Illustrative work of two people and their computers
Why Your Next Hire Should Be a Chatbot
by Krishna Kurapati

As we enter 2023, rising expenses, including wage growth, worker shortages, payment rate cuts and changing regulations in the pandemic-affected world continue to overwhelm the home health industry’s bottom line, and there’s little relief as inflation continues to hold the nation hostage.

Contrary to these national problems, America’s senior population is rapidly growing and most prefer to age in their own homes. At the same time, our health care workforce is shrinking. Finding a qualified person—professional caregivers, personal care or home health aides, direct-care workers, certified nursing assistants and therapists—to provide in-home care for these patients is a Herculean task. Indeed, COVID-19 turned a spotlight on the ways older and vulnerable populations were left behind.

According to the Home Care Association of America’s State of Home Care Industry at a Crossroads Report, many homecare agencies are addressing this shortage by boosting wages, benefits and incentives, including bonuses up to $1,200. IBISWorld reports wages paid in the homecare subsector have increased to 57.5% of revenue in 2021, up from 50.7% in 2016.

From 2018 to 2028, the long-term care sector will need to fill 8.2 million job openings in direct care, including 1.3 million new jobs to meet rising demand, and 6.9 million openings caused by workers who transfer to other occupations or exit the labor force.

Amid the onerous costs associated with staff recruitment, retention and turnover, a home-based care leader must find creative solutions—but where to start?

One idea is to look to health care counterparts that are already finding great success in the virtual care landscape.
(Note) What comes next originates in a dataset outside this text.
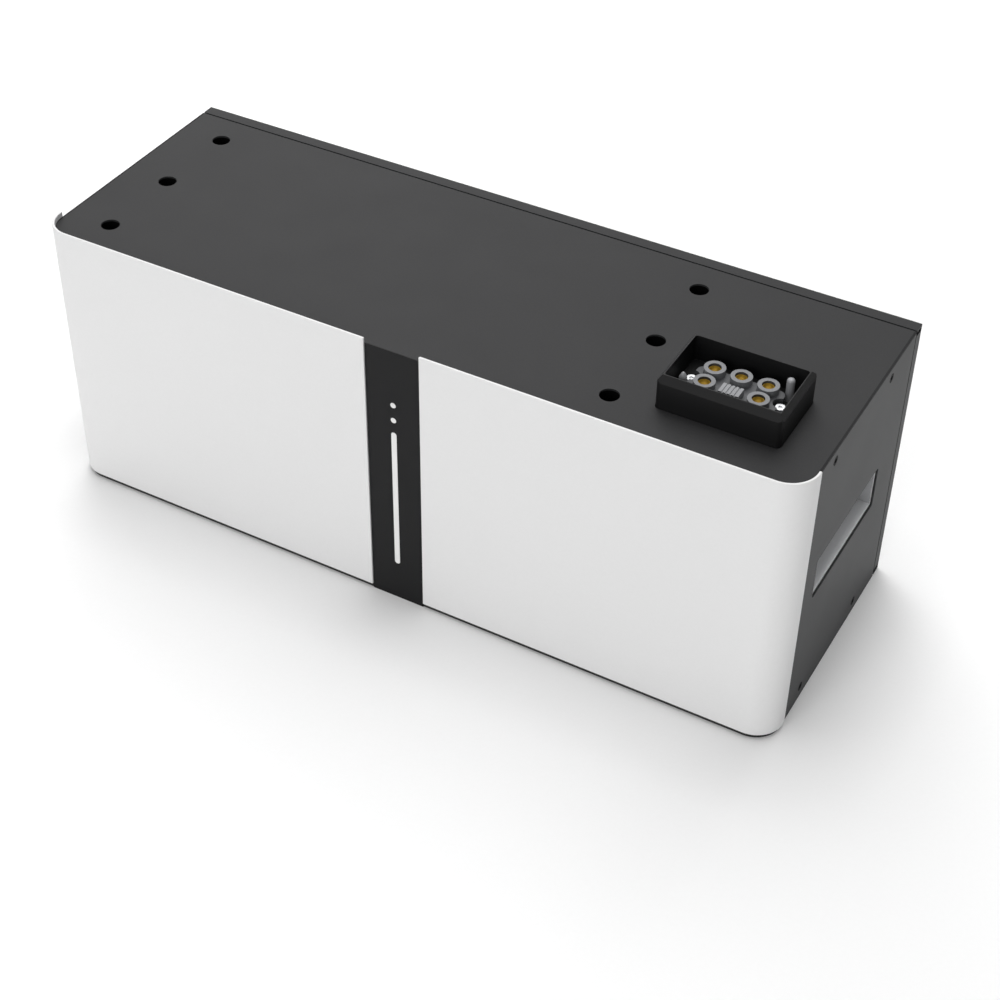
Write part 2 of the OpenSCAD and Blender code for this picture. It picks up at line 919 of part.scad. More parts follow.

Almost weekly, health care organizations of all sizes and types are in the headlines touting consumer and provider acceptance of the integral use of digitally enabled tools and remote process automation options like chatbots that can interact with patients, solve problems and spur actions. Advancements in artificial intelligence (AI) are helping bend the cost curve and preserve margins to sustain compliance and achieve business performance viability.

To help jump-start your digital transformation, here are the top 10 use cases for AI-powered chatbot remote process automation to introduce to begin enhancing home health care.

1. Speed staff onboarding.

Automate the delivery of onboarding forms and information quickly to new employees to complete required agency documentation. The quicker the team member is enrolled in your system, the faster you can start billing clients for their services.

2. Reduce patient intake time & hasten patient onboarding.

Medicare requires patient referrals be boarded within 48 hours. Speed up onboarding by sending a chatbot upon receipt of a referral to introduce patients to home health services and to confirm their willingness to receive services.

The chatbot can also complete administrative forms and auto-upload them to the office, which also speeds up insurance processing.

One health care organization’s adoption of chatbots realized reductions in intake time as high as 30%. With the average hourly cost of retaining a home health registered nurse in California, for example, ranging from $34.24 to $54.44, talent hires add up to real money fast.

3. Reduce administrative busy work.

Automatically confirm employee certifications and auto insurance to speed up administrative tasks, reducing a manager’s workload and avoiding the need for staff to come into the office. Simply scan and upload images of documents and avoid a trip to the office.

4. Automatically fill last-minute patient additions to the schedule.

This time-saving task will mitigate multiple manager and staff calls, improving organization and productivity. This is especially important when the addition is a new referral.

5. Save wasted patient trips.

Automate outreach to patients to ensure they will be present and prepared for a planned on-site visit or have the opportunity to reschedule.

6. Integrate remote patient monitoring.

Supplement after-hours requests for in-person visits with virtual consults from the comfort of the patient’s home to cut down on travel time and costs.

7. Reduce avoidable emergency department & hospital visits.

Offer on-demand virtual visits to evaluate the need for a home visit or a trip to a local emergency room.

8. Provide HIPAA-secure staff communication.

Avoid potential penalties and harm to your business reputation by providing secure texting options between employees.

9. Securely communicate with patients & caregivers.

Improve patient satisfaction and CAHPS scores by enhancing proactive communication

10. Enable discrete distress signaling.

Track and pinpoint a staff member’s GPS location in emergencies or unsafe situations.

Empower your managers and care workers with digital-first strategies that promote and streamline human connection between caregivers and their patients, augment the staffing shortage, reduce unwarranted expenditures, and help people access care on their terms. Not only do chatbots, secure texting and virtual visits automate routine operational tasks, these tools yield big benefits that re-energize leadership and staff to spend quality time with patients.



Krishna Kurapati is the founder and CEO of QliqSOFT. He has more than two decades of technology entrepreneurship experience. Kurapati started QliqSOFT with the strong desire to solve clinical collaboration and workflow challenges using artificial intelligence-powered digital technologies across the U.S. health care system. He is actively involved in early-stage financing of startups in both the U.S. and India.